A ‘scene’ and some great food too! – we check out one of the Big Apple’s openings of the year’ and find it lives up to the hype!
Somewhat to our surprise, we manage to snag a table at the restaurant Eater.com called ‘the biggest [NYC] opening of 2012’. For 9pm on a Saturday night. On a couple of weeks’ notice. Cool, huh?
Why the excitement? Well, NoMad Restaurant is the dining room of the new NoMad Hotel in the area, North of Madison Park, called – you guessed – NoMad. The Hotel and Restaurant are the latest masterwork of Jacques Garcia, who is famous to fashionistas everywhere for his design of the magnificently decadent Costes – perhaps the sexiest hotel (and restaurant) in the City of Light.
Our initial impression was that Garcia’s New York creation – even if it doesn’t quite compare to the Parisian one for sheer ooh la la – is still impressive. It wasn’t the design, however, which won NoMad Restaurant ‘biggest opening’ status, but rather its parentage: the 120-seat restaurant is run by a duo who’ve made 11 Madison Park a worldwide foodie talking point – the ’10th best restaurant in the world’, according to the only internationally acknowledged annual enquiry on the subject.
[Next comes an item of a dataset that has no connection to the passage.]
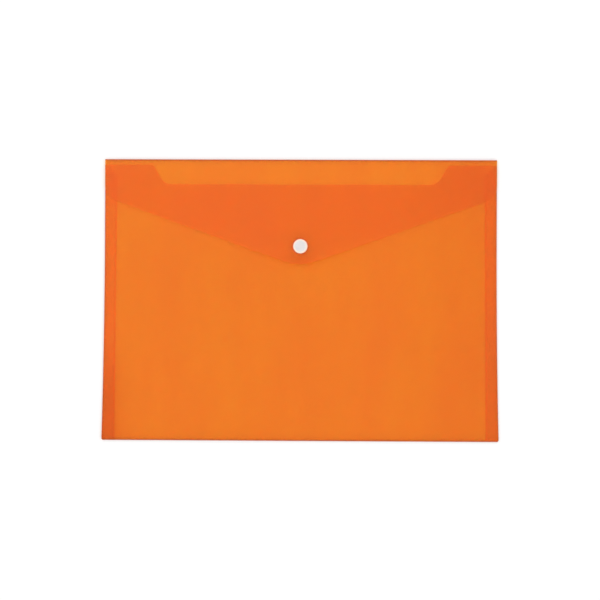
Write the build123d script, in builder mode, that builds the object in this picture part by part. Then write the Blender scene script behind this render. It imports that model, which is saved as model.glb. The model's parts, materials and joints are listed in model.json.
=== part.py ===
from build123d import *

import os

# Press-stud document wallet in thin polypropylene sheet, lying closed on its back.
#
# Units are millimetres. +X runs across the wallet, +Y from the bottom fold up to the top crease,
# and +Z out of the front. The origin is the centre of the footprint, on the face that rests on
# the table.
#
# One die-cut sheet makes the whole wallet. Its panels are separate pieces here, split at the
# creases where the sheet bends. A press stud holds the flap down: the cap and the socket grip the
# flap between them, the stud and its own cap grip the front panel, and each cap's prong is
# riveted over inside its mate.

# Plan of the wallet
HEIGHT = 237.0  # over the bottom fold and the top crease
WIDTH = 330.2  # over the straight part of the sides
BOTTOM_WIDTH = 335.0  # at the bottom fold, where the sides have flared out
FLARE_TOP = 60.0  # y at which the flare begins
TOP = HEIGHT / 2
BOTTOM = -HEIGHT / 2

# Layers, from the table up
SHEET = 0.2  # thickness of the polypropylene
FRONT_Z = 1.4  # underside of the front panel, level with the tops of the folded sides
FLAP_Z = 1.9  # underside of the flap where it leaves the top crease
FLAP_SNAP_Z = 4.85  # underside of the flap where it lies on the press stud
JOINT_GAP = 0.3  # left between two panels that turn about a crease

# Creases, each half a ring of sheet from one layer to another
BOTTOM_FOLD_R = (FRONT_Z + SHEET) / 2
BOTTOM_FOLD_Y = BOTTOM + BOTTOM_FOLD_R
SIDE_FOLD_R = FRONT_Z / 2  # from the gusset strip, which lies on the back panel
TOP_CREASE_R = (FLAP_Z + SHEET) / 2
TOP_CREASE_Y = TOP - TOP_CREASE_R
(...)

Given the scale of the operation, could the offshoot really live up? That’s certainly been the local view – an immediate three out of the maximum possible four stars from the New York Times, for example. But what do they know?
To form our own view, we kicked off with a classic martini in the panelled, club-like bar. Very good it was and, thus fortified – and perhaps inspired by a setting that feels a bit like a brasserie for Belle Epoque plutocrats – we decided to kick off our meal with a plâteau de fruits de mer. What arrived looked not like a classic plâteau, piled with seafood, but more like a classic tray of oysters. But it wasn’t that either – each of these ‘oysters’ turned out to be a stunning seafood dish, perfect in itself, perhaps a raw scallop with pistachio and yuzu, or a king crab with avocado and lime or a sea urchin with green apple gelée.
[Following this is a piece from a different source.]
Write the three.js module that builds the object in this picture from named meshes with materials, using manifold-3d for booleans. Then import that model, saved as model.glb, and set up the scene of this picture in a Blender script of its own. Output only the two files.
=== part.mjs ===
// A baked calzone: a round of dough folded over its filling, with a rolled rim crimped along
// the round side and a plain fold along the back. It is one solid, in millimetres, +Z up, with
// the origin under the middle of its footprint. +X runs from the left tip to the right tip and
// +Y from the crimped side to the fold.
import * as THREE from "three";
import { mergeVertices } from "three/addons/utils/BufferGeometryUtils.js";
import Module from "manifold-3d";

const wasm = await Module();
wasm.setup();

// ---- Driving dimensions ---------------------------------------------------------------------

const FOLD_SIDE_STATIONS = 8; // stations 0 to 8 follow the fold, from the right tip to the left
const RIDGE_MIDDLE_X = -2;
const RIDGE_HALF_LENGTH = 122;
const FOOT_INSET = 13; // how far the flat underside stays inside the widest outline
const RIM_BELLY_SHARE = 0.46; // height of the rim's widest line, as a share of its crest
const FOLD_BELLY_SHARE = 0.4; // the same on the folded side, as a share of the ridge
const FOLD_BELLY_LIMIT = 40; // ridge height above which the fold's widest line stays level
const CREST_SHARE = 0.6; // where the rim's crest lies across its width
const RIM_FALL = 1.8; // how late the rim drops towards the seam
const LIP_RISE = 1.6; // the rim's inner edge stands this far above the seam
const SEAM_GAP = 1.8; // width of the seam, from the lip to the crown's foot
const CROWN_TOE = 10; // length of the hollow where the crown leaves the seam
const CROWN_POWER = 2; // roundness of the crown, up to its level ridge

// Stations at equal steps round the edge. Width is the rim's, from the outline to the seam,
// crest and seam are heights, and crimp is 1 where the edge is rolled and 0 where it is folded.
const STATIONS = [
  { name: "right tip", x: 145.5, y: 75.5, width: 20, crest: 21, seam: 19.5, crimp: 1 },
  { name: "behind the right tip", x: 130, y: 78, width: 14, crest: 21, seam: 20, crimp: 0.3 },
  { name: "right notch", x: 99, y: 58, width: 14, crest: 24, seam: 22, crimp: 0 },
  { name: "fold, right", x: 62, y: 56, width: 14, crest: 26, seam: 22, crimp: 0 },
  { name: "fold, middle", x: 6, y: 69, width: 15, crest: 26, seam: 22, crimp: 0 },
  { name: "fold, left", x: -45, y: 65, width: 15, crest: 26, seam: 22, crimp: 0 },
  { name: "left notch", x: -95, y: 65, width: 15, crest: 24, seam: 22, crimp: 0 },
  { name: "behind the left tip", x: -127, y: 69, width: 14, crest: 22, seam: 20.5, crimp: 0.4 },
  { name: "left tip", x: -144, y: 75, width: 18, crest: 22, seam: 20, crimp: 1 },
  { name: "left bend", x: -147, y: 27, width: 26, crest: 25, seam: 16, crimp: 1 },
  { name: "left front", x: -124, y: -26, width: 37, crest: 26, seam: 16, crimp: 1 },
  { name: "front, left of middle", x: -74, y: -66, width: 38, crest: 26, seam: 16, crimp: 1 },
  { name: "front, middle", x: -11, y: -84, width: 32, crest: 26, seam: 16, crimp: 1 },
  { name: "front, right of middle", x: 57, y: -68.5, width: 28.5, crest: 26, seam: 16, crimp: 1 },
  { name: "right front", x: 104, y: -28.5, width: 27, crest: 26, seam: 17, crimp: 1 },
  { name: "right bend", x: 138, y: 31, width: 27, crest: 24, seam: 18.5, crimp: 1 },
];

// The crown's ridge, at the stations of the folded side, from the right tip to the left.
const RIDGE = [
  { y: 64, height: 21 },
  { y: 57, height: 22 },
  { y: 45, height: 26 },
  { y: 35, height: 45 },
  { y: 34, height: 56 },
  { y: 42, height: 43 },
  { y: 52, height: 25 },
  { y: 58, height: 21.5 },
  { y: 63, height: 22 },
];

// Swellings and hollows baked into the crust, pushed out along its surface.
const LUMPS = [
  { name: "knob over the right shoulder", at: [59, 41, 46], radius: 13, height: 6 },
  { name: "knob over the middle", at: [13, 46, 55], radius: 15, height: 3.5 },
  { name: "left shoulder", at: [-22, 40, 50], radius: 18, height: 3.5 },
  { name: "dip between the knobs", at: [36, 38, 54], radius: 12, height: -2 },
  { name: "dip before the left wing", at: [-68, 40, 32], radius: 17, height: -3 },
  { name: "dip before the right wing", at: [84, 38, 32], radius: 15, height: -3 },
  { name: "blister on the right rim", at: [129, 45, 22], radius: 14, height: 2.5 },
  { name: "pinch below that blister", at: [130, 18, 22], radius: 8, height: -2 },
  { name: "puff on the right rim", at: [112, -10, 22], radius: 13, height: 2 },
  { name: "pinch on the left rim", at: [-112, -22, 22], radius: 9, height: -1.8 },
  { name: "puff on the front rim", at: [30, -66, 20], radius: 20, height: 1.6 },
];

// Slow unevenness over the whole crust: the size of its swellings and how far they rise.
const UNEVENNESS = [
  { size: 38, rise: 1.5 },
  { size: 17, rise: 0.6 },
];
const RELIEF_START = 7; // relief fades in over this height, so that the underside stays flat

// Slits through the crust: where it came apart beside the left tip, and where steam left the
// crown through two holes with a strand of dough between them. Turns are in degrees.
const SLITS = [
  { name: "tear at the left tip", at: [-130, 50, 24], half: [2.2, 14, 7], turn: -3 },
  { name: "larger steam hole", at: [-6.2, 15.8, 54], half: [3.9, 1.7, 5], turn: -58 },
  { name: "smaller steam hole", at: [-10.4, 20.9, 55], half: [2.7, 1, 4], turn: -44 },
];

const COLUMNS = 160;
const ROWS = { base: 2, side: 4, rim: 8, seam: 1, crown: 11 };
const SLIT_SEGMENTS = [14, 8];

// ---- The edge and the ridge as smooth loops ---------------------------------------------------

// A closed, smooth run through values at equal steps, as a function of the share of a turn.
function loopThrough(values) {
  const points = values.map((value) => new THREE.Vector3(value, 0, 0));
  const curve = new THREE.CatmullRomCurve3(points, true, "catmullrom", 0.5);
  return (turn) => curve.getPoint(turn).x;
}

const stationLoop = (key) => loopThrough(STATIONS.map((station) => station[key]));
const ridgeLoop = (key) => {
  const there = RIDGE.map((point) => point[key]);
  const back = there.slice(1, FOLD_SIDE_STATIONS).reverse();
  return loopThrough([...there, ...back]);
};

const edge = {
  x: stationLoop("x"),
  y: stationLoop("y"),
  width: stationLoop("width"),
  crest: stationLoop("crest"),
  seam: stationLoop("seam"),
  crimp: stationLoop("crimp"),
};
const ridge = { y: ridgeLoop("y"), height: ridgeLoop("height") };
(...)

This striking start – one of the nicest ’surprise’ dishes we can recall – was no flash in the pan, even if the other choices were all much more obviously in accordance with their forthright descriptions. Breast of duck, say, or chocolate tart with ice cream can clearly be acquitted of any great novelty, but they all achieved perfection in their simplicity. Even the espresso was excellent. The wine list was all-encompassing. And the service almost universally charming.
So, if not unique, NoMad turns out to be an establishment that’s as rare, we’d guess, in New York or Paris as it is in London – a ‘scene’ restaurant, where the scene turns out to be the least of the attractions.